# O/U for $1K or less



## Slider_01 (Sep 12, 2002)

Ok, last minute Christmas item, my dad decides he would like a 3" 20ga O/U, 26" or 28" barrels, his wife would like to buy him a new one for under $1k. Anyone have any suggestions?

I am a fan of the Browning O/U, but she does not want to pay $1,600, so I am searching everyone's thoughts.

I don't think he would be too upset by a nice looking used one, but like I said earlier, she wants to get him a new one.

Any and all thoughts/suggestions are welcome.

Slider_01


----------



## Sasha and Abby (May 11, 2004)

I would rather have a great used gun than a so-so new one any day...


----------



## Colonel Sanders (Sep 24, 2005)

have you looked at the spartans from remington? 
http://www.remington.com/products/firea ... _specs.asp


----------



## Slider_01 (Sep 12, 2002)

Col.

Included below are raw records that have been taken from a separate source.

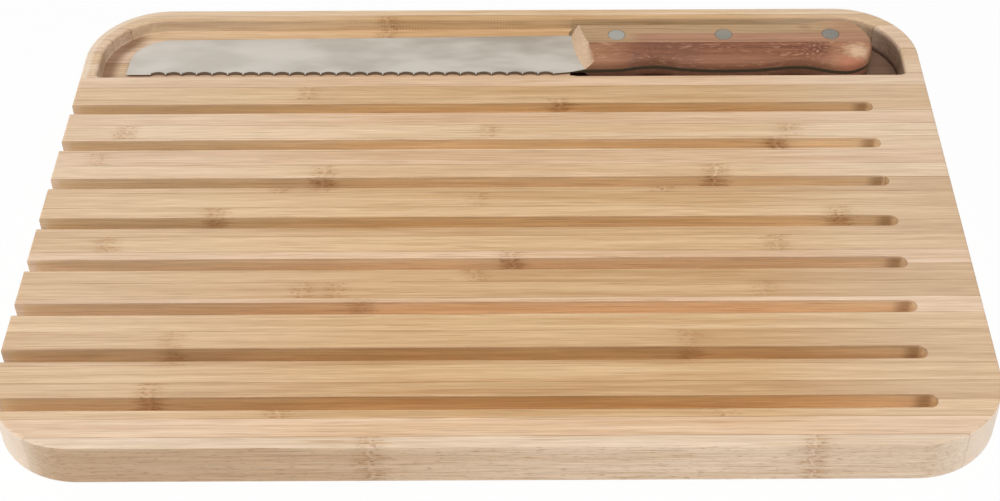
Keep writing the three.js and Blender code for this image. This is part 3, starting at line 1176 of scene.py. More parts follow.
@dataclass
class BreadBoard:
    """The board: one routed blank, sawn into the battens that it is glued from."""

    groups: BambooGroups
    sizes: BoardSizes = field(default_factory=BoardSizes)
    groove: GrooveSizes = field(default_factory=GrooveSizes)
    pocket: PocketSizes = field(default_factory=PocketSizes)
    first_seed: float = 1.0
    seed_step: float = 0.37

    def __post_init__(self) -> None:
        """Take the outer form and the pocket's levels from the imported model."""
        names = [f"board_batten_{i + 1:02d}" for i in range(len(BATTENS))]
        boxes = [node_box(name) for name in names]
        self.left = min(low.x for low, _ in boxes)
        self.right = max(high.x for _, high in boxes)
        self.front = min(low.y for low, _ in boxes)
        self.back = max(high.y for _, high in boxes)
        self.top = max(high.z for _, high in boxes)
        self.planes = {name: (low.y, high.y) for name, (low, high) in zip(names, boxes)}
        self.shelf = node_box("blade")[0].z
        scale = node_box("scale_lower")[0]
        self.bay_floor = scale.z - self.pocket.under_knife_gap
        self.bay_left = scale.x - self.pocket.handle_front_gap

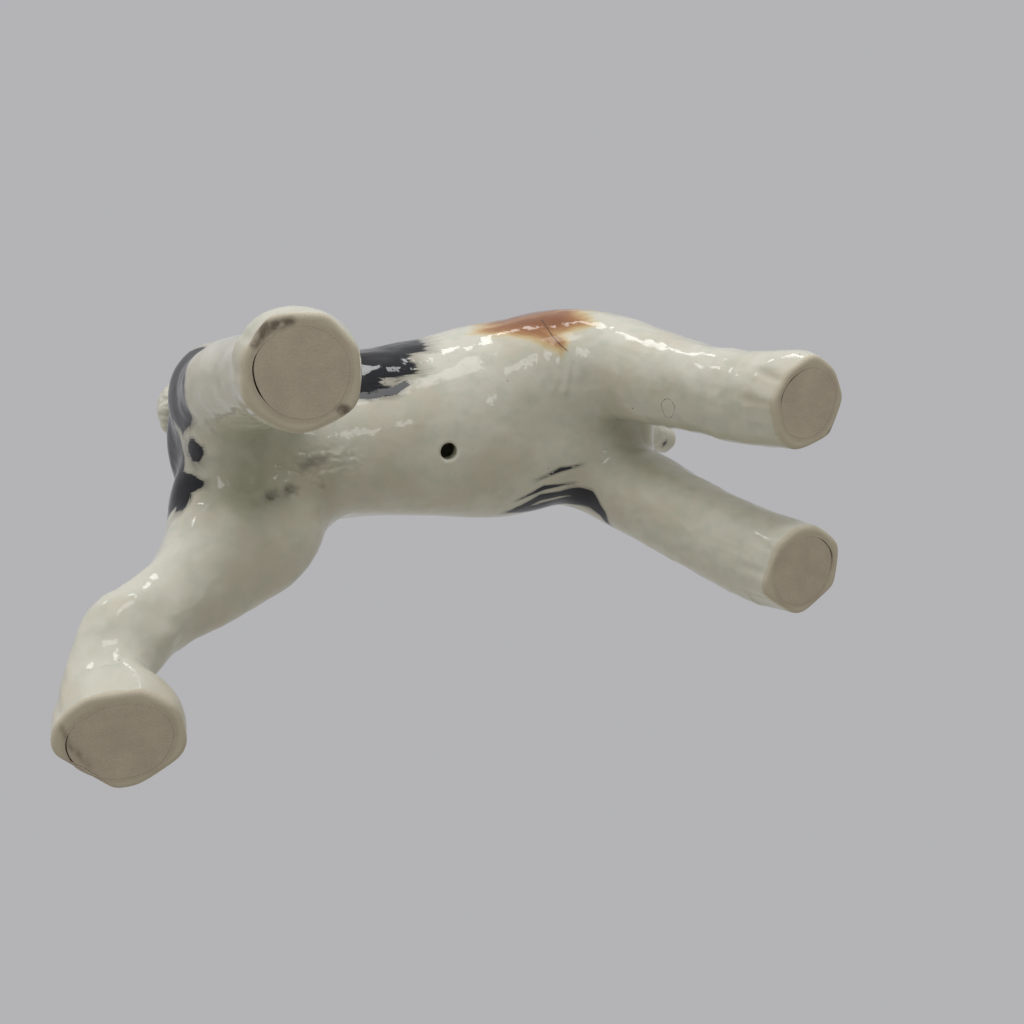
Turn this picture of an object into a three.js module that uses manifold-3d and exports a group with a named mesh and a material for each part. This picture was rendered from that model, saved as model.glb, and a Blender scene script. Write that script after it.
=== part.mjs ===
// A glazed, slip-cast terrier figurine that stands on four unglazed feet.
// The hollow body, the head and the legs are cast apart, with solid ears and a solid tail, and luted together
// with slip. A clay disc closes the open end of each leg. Sizes are in millimetres, and +Z is up.
// The dog faces -Y, and its left side is +X. Forward is counted from between its hind feet.
import * as THREE from "three";
import { mergeVertices } from "three/addons/utils/BufferGeometryUtils.js";
import Module from "manifold-3d";

const wasm = await Module();
wasm.setup();

// The cast and its joints
const wall = 2.6; // thickness of the cast clay
const slipGap = 0.3; // a luted joint, where the slip was
const legJointUp = 45.5; // top of each leg, where it meets the body
const neckJointUp = 97; // top of the body's neck, where the head meets it
const plugThickness = 3; // the clay disc in the end of each leg
const ventRadius = 1.9; // the hole in the belly that lets air out in the kiln
const ventForward = 60.5;
const ventLeft = 0.6;

// The body, as upright oval sections from the rump to the chest
const torso = {
  rump: { forward: 8, left: 0, up: 70.5, halfLeft: 15.5, halfUp: 15 },
  croup: { forward: 20, left: 1, up: 69.5, halfLeft: 19.5, halfUp: 18.5 },
  loin: { forward: 41, left: 2, up: 69.5, halfLeft: 24.4, halfUp: 19.5 },
  ribs: { forward: 62, left: 1.4, up: 69.5, halfLeft: 21.3, halfUp: 21.5 },
  shoulders: { forward: 87, left: 0.9, up: 68, halfLeft: 18.9, halfUp: 23 },
  chest: { forward: 110, left: 1.2, up: 65, halfLeft: 21.8, halfUp: 20 },
};
const rumpDome = 9; // how far the rounded end stands past its last section
const chestDome = 8.2;

// The neck, as level oval sections that flow up out of the withers and the chest, and narrow to the skull
const neck = {
  base: { forward: 92.3, left: 0.8, up: 68, halfLeft: 19.3, halfForward: 25.5 },
  root: { forward: 91.8, left: 0.4, up: 80, halfLeft: 16.8, halfForward: 21.7 },
  middle: { forward: 92.7, left: 0, up: 90, halfLeft: 14.2, halfForward: 16.8 },
  throat: { forward: 90.8, left: 0, up: 102, halfLeft: 11.8, halfForward: 13.2 },
  nape: { forward: 88, left: 0, up: 113, halfLeft: 10.2, halfForward: 10.5 },
};
const neckDome = 5;

// The head, as upright oval sections from the back of the skull to the end of the muzzle
const head = {
  occiput: { forward: 77, left: 0, up: 119, halfLeft: 9, halfUp: 9.5 },
  skull: { forward: 85, left: 0, up: 121, halfLeft: 13, halfUp: 12 },
  brow: { forward: 95, left: 0, up: 120.5, halfLeft: 12.4, halfUp: 12.2 },
  stop: { forward: 102.5, left: 0, up: 116.8, halfLeft: 9.8, halfUp: 11 },
  bridge: { forward: 109.5, left: 0, up: 114, halfLeft: 8.4, halfUp: 10.2 },
  muzzle: { forward: 116, left: 0, up: 112.5, halfLeft: 7.8, halfUp: 9.6 },
};
const occiputDome = 4;
const muzzleDome = 6;

// Each leg, as level oval sections from the ground to the part that is buried in the body
const hindLeft = {
  sole: { forward: 2, left: 18.3, up: 0, halfLeft: 8.9, halfForward: 7.9 },
  paw: { forward: 2.4, left: 18.2, up: 4, halfLeft: 9.8, halfForward: 8.9 },
  pastern: { forward: 4, left: 16.9, up: 12, halfLeft: 9.8, halfForward: 8.8 },
  hock: { forward: 9, left: 16.4, up: 28, halfLeft: 9.6, halfForward: 9.2 },
  thigh: { forward: 14, left: 16.8, up: 44, halfLeft: 11, halfForward: 12 },
  haunch: { forward: 20, left: 17.8, up: 58, halfLeft: 12, halfForward: 15.5 },
  hip: { forward: 23.5, left: 16, up: 69, halfLeft: 12.4, halfForward: 15 },
};
const hindRight = {
  sole: { forward: -2, left: -17.3, up: 0, halfLeft: 9.2, halfForward: 8.7 },
  paw: { forward: -1.6, left: -17.7, up: 4, halfLeft: 9.9, halfForward: 9.6 },
  pastern: { forward: 1, left: -17.7, up: 12, halfLeft: 10, halfForward: 9.2 },
  hock: { forward: 6.5, left: -15.6, up: 28, halfLeft: 9.9, halfForward: 9.4 },
  thigh: { forward: 10.5, left: -13.4, up: 44, halfLeft: 10.5, halfForward: 11.2 },
  haunch: { forward: 14, left: -12.2, up: 58, halfLeft: 10.8, halfForward: 13 },
  hip: { forward: 17, left: -11.5, up: 69, halfLeft: 10, halfForward: 12 },
};
const frontLeft = {
  sole: { forward: 98.7, left: 27.9, up: 0, halfLeft: 9.2, halfForward: 9.2 },
  paw: { forward: 98.9, left: 27.7, up: 4, halfLeft: 10.1, halfForward: 10.1 },
  pastern: { forward: 99.6, left: 26.3, up: 11, halfLeft: 8.7, halfForward: 8.9 },
  forearm: { forward: 101.5, left: 24, up: 21, halfLeft: 8.2, halfForward: 8.6 },
  elbow: { forward: 103.6, left: 21, up: 33, halfLeft: 8.6, halfForward: 9.6 },
  upperArm: { forward: 105, left: 18, up: 44, halfLeft: 9.4, halfForward: 11 },
  shoulder: { forward: 104, left: 13.5, up: 58, halfLeft: 10.5, halfForward: 12.5 },
};
const frontRight = {
  sole: { forward: 131, left: -31.2, up: 0, halfLeft: 8.7, halfForward: 9.9 },
  paw: { forward: 131.3, left: -30.2, up: 4, halfLeft: 9.4, halfForward: 10.1 },
  pastern: { forward: 132.6, left: -26.4, up: 10, halfLeft: 7.6, halfForward: 7.6 },
  wrist: { forward: 130, left: -21.6, up: 17, halfLeft: 8, halfForward: 8.2 },
  cannon: { forward: 125, left: -20.1, up: 23, halfLeft: 7.9, halfForward: 8.8 },
  forearm: { forward: 116.6, left: -18.2, up: 30, halfLeft: 8.9, halfForward: 10.7 },
  elbow: { forward: 108.9, left: -15.8, up: 39, halfLeft: 10.6, halfForward: 14.8 },
  shoulder: { forward: 104, left: -12, up: 54, halfLeft: 11.5, halfForward: 17.2 },
};
const hipDome = 11;
const shoulderDome = 8;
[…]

Sanders - Thanks for the heads up. They look like a nice option for a bird gun.

I am getting in contact with a dealer to check them out!

Thanks,

Slider_01


----------



## brianb (Dec 27, 2005)

Ruger Red Label - may have to go very very slightly used.

Much better than a spartan. Those feel like a 2 x 6. A 20 gauge o/u should be a dream to carry. I believe the spartan 20 is 7 lbs. My 12 gauge auto weighs less.


----------



## Danimal (Sep 9, 2005)

I have a Verona 502 20ga O/U (made in Italy and imported by BC Outdoors. Bought it 3-4 years ago for $600 new.


----------



## coltin01 (Dec 7, 2006)

well for 300 i bought a new stoeger condor, 20 ga. and its 3", i think it only weighs around 6.? pounds, www.stoegerindustries.com and its the condor if your interested, mine shoots really well and its pretty light but if you want a proven brand (browning, remington) then you might not like this gun but for 300 its great


----------



## Remington 7400 (Dec 14, 2005)

Check CZ-USA


----------



## always_outdoors (Dec 17, 2002)

You can get a Ruger Red Label for $999. Once in a great while I see them "on sale" for $899.

My buddy shoots a Verona and that is a nice O/U as well.

If he is partial to Brownings, you may be able to get a "good" used one for under a grand.


----------



## Hawkeye_90 (Sep 30, 2006)

dang I found a rl at cabelas that I would give anything for it was 750 and it was the best felling gun I have ever held, its a damn shame and it will bother me for a long time that I ddint have the money to buy it.


----------